> **What the task requires**
Return the listing below word for word.

BEGIN Input data

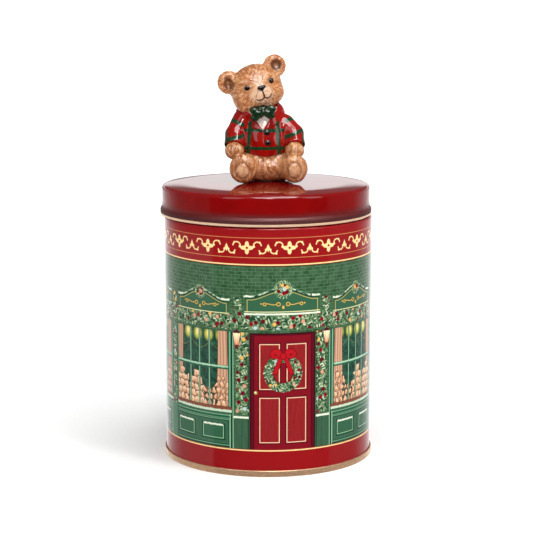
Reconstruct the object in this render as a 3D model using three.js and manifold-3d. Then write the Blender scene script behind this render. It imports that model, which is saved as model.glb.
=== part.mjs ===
// A round cookie tin: a printed sheet-metal can with a double-seamed base, a loose slip lid,
// and a hollow glazed ceramic teddy bear screwed to the lid as its handle.
// Millimetres, +Z up. The origin is on the ground, on the axis of the can; the front faces -Y.

import * as THREE from 'three';
import { mergeVertices } from 'three/addons/utils/BufferGeometryUtils.js';
import Module from 'manifold-3d';

const wasm = await Module();
wasm.setup();

// ---------------------------------------------------------------- driving dimensions

const BODY_R = 65;              // outside radius of the can
const SHEET = 0.25;             // tinplate thickness
const SEGMENTS = 54;            // facets round every turned sheet part
const GAP = 0.1;                // clearance between pieces that touch

const SEAM_GAP = 0.06;          // clearance between the folded layers of the base seam
const SEAM_HEIGHT = 3.9;        // height of the base seam above the ground
const BASE_PANEL_Z = 4.4;       // sheet centre of the recessed base panel
const BASE_BEAD_R = 52;         // stiffening step in the base panel
const BASE_BEAD_RISE = 0.9;

const SHOULDER_Z = 151.9;       // sheet centre of the ledge where the can is necked in
const NECK_R = 62.9;            // outside radius of the neck inside the lid
const RIM_ROLL_R = 0.9;         // rolled safety edge of the mouth
const LAP_WIDTH = 1.2;          // overlap of the sheet's two welded edges, at the back
const LAP_BULGE = 0.15;         // how far the lap stands out on both sides of the sheet
const LAP_GAP = 0.4;            // between the lap's foot and the base seam

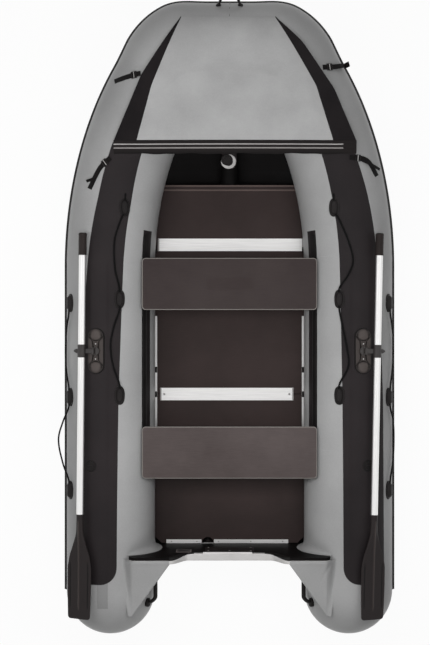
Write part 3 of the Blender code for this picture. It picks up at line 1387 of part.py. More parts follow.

END Input data

> **Output for this exercise**
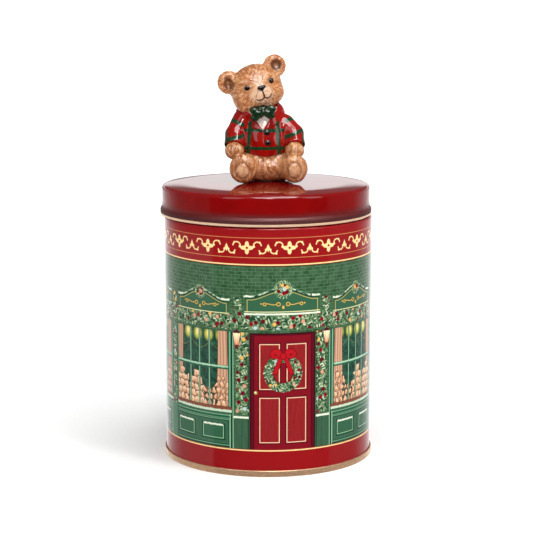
Reconstruct the object in this render as a 3D model using three.js and manifold-3d. Then write the Blender scene script behind this render. It imports that model, which is saved as model.glb.
=== part.mjs ===
// A round cookie tin: a printed sheet-metal can with a double-seamed base, a loose slip lid,
// and a hollow glazed ceramic teddy bear screwed to the lid as its handle.
// Millimetres, +Z up. The origin is on the ground, on the axis of the can; the front faces -Y.

import * as THREE from 'three';
import { mergeVertices } from 'three/addons/utils/BufferGeometryUtils.js';
import Module from 'manifold-3d';

const wasm = await Module();
wasm.setup();

// ---------------------------------------------------------------- driving dimensions

const BODY_R = 65;              // outside radius of the can
const SHEET = 0.25;             // tinplate thickness
const SEGMENTS = 54;            // facets round every turned sheet part
const GAP = 0.1;                // clearance between pieces that touch

const SEAM_GAP = 0.06;          // clearance between the folded layers of the base seam
const SEAM_HEIGHT = 3.9;        // height of the base seam above the ground
const BASE_PANEL_Z = 4.4;       // sheet centre of the recessed base panel
const BASE_BEAD_R = 52;         // stiffening step in the base panel
const BASE_BEAD_RISE = 0.9;

const SHOULDER_Z = 151.9;       // sheet centre of the ledge where the can is necked in
const NECK_R = 62.9;            // outside radius of the neck inside the lid
const RIM_ROLL_R = 0.9;         // rolled safety edge of the mouth
const LAP_WIDTH = 1.2;          // overlap of the sheet's two welded edges, at the back
const LAP_BULGE = 0.15;         // how far the lap stands out on both sides of the sheet
const LAP_GAP = 0.4;            // between the lap's foot and the base seam

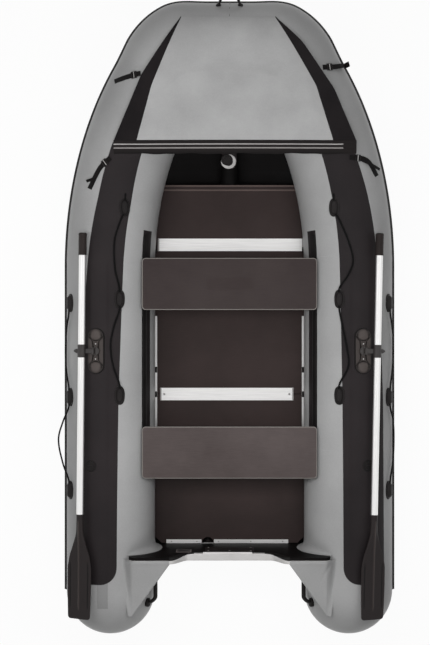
Write part 3 of the Blender code for this picture. It picks up at line 1387 of part.py. More parts follow.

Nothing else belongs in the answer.